Returned senator Antic is the flashpoint for much of the anger, branded by many in the party as a MAGA-style extremist who has pushed the SA Liberals far beyond the political mainstream amid the growing influence of evangelical Christians and anti-lockdown activists. Antic and his supporters say it is the moderates’ failure to distinguish themselves from Labor that is at the root of the party’s demise. “Presumably the left wing of the party will find new and inventive ways to postulate that we must lean further left to succeed,” he said. “I have seen that rerun once or twice before. The truth is that the party has spent too long pandering to the false narratives of net zero, globalisation and mega immigration.
“The focus on winning back teal seats and saving inner-city seats has ignored the needs of suburban and rural Australians. If we are to succeed, then the party has to understand that the forgotten people of this country can be forgotten no longer.”
But other party figures rubbished Antic’s assessment, with veteran moderate Christopher Pyne saying the party needed to return to the centre or risk losing middle Australia.
With his old seat of Sturt falling to Labor with a huge 10 per cent margin, Pyne said the lessons were clear. “We have to learn that you cannot win elections from the right of the political spectrum, any more than you can win them from the left of the political spectrum, that elections are won either from the centre left or the centre right,” Pyne said.
“John Howard learnt that lesson after his first term as the leader of the party. In his second term, he brought everyone together.”
His sentiments were echoed by fellow moderate Birmingham, who quit politics last year amid despondency over the ideological brawling paralysing the SA Liberal division.
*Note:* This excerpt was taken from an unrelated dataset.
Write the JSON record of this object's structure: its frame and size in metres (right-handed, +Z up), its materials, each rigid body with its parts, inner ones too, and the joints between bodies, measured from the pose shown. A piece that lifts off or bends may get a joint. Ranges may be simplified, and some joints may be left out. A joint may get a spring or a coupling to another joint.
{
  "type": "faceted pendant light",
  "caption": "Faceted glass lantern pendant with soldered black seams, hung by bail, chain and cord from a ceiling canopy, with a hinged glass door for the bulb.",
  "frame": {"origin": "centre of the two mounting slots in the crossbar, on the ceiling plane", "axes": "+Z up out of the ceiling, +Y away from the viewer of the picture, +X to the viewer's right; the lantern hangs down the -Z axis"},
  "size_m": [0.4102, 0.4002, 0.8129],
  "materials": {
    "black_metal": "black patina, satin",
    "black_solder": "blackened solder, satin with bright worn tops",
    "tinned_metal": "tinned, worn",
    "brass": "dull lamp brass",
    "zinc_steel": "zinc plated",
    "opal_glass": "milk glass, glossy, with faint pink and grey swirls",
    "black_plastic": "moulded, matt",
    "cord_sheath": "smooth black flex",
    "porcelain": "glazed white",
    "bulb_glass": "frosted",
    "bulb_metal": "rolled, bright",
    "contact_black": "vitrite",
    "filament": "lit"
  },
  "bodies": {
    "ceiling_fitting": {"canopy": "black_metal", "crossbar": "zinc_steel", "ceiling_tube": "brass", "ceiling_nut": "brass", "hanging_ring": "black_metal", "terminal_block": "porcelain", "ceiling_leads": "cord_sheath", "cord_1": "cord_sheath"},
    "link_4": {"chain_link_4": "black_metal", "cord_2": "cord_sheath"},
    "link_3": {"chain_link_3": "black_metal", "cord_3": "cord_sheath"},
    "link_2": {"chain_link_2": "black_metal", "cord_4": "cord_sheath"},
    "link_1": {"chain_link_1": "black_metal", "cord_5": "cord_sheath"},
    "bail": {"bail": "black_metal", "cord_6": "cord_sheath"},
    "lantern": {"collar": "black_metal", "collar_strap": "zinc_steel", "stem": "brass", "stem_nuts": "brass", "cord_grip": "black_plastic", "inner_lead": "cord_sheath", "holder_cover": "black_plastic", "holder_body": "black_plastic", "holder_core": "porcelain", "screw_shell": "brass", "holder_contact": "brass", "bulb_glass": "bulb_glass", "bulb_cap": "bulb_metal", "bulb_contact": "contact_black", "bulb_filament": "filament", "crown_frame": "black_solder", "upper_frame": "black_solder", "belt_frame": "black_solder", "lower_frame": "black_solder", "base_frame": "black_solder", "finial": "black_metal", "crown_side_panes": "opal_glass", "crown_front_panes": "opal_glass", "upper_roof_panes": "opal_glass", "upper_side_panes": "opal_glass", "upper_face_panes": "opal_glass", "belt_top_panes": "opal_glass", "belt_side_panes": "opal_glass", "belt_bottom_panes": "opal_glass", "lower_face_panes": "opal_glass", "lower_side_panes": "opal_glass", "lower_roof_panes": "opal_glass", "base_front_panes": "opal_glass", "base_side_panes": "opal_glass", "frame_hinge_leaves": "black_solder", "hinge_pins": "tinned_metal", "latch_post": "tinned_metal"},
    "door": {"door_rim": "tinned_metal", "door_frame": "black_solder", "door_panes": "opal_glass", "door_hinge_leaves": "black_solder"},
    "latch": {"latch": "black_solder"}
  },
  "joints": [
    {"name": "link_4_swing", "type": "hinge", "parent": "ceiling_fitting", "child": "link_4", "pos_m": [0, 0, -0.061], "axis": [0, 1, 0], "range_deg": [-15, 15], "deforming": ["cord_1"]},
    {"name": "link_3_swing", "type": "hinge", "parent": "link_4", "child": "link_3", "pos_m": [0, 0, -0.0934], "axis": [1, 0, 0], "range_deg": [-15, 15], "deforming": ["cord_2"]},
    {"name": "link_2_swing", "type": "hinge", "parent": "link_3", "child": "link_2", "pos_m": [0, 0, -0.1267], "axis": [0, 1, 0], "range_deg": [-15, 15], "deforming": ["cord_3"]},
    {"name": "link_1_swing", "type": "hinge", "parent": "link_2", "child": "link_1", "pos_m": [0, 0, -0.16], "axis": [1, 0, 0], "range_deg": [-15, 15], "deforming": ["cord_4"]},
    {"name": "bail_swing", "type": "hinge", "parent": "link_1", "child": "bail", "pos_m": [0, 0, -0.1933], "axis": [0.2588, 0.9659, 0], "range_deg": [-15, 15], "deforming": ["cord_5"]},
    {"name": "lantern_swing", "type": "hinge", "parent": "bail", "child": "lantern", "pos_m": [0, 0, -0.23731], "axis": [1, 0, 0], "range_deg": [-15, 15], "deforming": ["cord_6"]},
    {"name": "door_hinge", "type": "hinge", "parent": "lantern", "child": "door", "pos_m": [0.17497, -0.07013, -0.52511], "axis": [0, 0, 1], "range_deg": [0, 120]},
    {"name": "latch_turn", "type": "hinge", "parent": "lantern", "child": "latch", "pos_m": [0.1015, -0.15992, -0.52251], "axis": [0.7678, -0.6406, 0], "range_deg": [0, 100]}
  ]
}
Birmingham, now a senior executive at ANZ, took to LinkedIn to say the Liberals needed to re-examine their entire reason for being. He also canvassed the adoption of quotas to lift female representation as a necessary move.
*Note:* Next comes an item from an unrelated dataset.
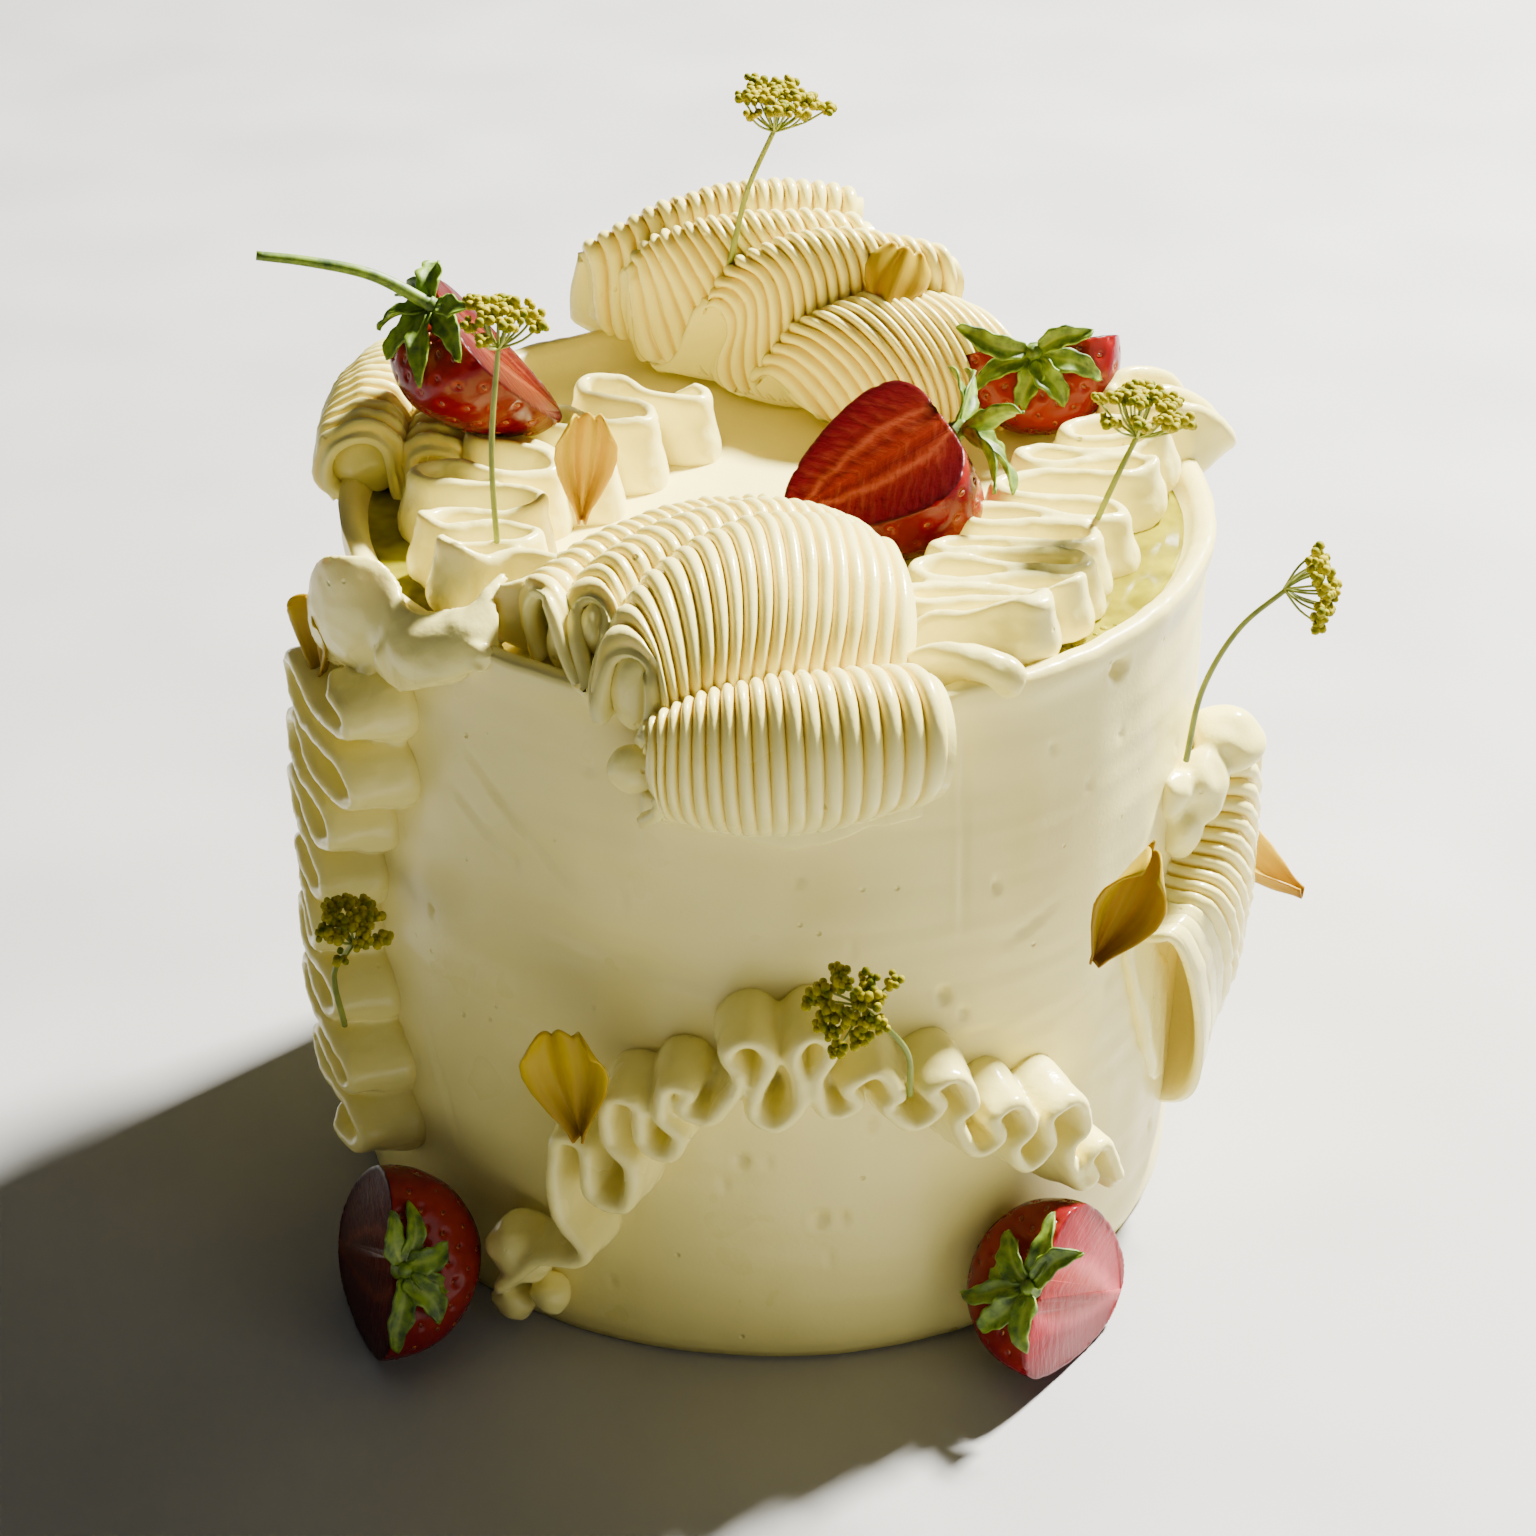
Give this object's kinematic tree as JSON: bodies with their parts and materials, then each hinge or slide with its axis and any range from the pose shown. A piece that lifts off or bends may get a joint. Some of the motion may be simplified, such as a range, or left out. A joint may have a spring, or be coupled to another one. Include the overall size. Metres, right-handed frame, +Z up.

“Lessons from previous failures, especially the federal failure of three years ago but also many at state levels, have not been learned and acted upon,” Birmingham said. “Having allowed a bad problem to worsen so dramatically, the response must now be even more dramatic and touch upon all aspects of the party. Nothing can be sacrosanct if the party is to find a pathway to relevance with new generations of voters. It must start with the raison d’être. Why do we have a Liberal Party and how is it relevant in 2025 and beyond?
“The broad-church model of a party that successfully melds liberal and conservative thinking is clearly broken. The Liberal Party is not seen as remotely liberal and the brand of conservatism projected is clearly perceived as too harsh and out of touch.
“Beyond the presentation of ideology, there must be a reshaping of the party to connect it with the modern Australian community. Based on who’s not voting Liberal, it must start with women. Based on where they’re not voting Liberal, it must focus on metropolitan Australia. Concepts like quotas for women in parliament may be somewhat illiberal. But I struggle to think of any alternatives if there’s to be a new direction that truly demonstrates change and truly guarantees that the party will better reflect the composition of modern society.”
To put the SA result in its historic context is to return to the 1990s when the party was the highly functioning embodiment of Howard’s broad church. The party had multiple effective backbenchers from across the factional divide, most notably Trish Worth in Adelaide, Chris Gallus in the western suburbs seat of Hindmarsh, Trish Draper in the working-class northern seat of Makin, and at its high point even held the outer southern seat of Kingston with Susan Jeanes.
Andrew Southcott was entrenched as the member for Boothby, which Labor had only held briefly in the 1950s, and Pyne fought off repeated Labor assaults in his seat of Sturt. At the ministerial level, SA served as the engine room of the Howard cabinet, with Alexander Downer as foreign minister, Ian McLachlan and then Robert Hill in defence, Amanda Vanstone holding multiple senior portfolios, and senator Nick Minchin serving as special minister of state playing a crucial lead role on native title laws. Today, Labor holds all the suburban seats: Adelaide, Boothby, Hindmarsh, Kingston, Making, Spence and Sturt, with independent Rebekha Sharkie holding Downer’s old Liberal stronghold of Mayo.
Thanks to Saturday’s whitewash, none of these seats is marginal. Even Sturt is a 10 per cent Labor seat, having been held once by Labor in the last five decades in the first Whitlam government.
The only Liberal figures who were officially returned in SA on Saturday were the little-known Tony Pasin in the state’s rural southeast seat of Barker, newcomer Tom Venning in the vast northern bush seat of Grey, and Antic, who has become a pariah in the eyes of Liberal moderates after staging what many call a takeover of the SA division. Antic will be joined in the Senate by Morrison government minister Anne Ruston, whom he controversially rolled for the No.1 spot at last year’s preselection.
But the Liberals have lost their third senator, David Fawcett – most likely to rank Labor outsider Charlotte Walker, the SA Young Labor president who celebrated her 21st birthday on election day.
The extent of the malaise in SA and the impossibility of Liberals even maintaining a working relationship was evidenced by the fact many of the comments received for this piece bordered on the unpublishable. “My mother always said there is one name you can never call anyone, but Alex Antic is a c...,” one party figure said. “He was the one who said he had to take the No.1 spot on the Senate ticket or we would lose the third Senate position.
“We have lost it now and that’s on his watch. I am beyond disgusted that he would be out there saying anything today like some opportunistic terrorist. We have got good people like Nicole Flint and James Stevens and all the people around them who worked so hard just trying to hold it all together after such a devastating loss, despite all their efforts, and he’s out there today talking this shit about what other people supposedly did wrong.”
Federal Liberal director and former SA premier John Olsen declined to comment.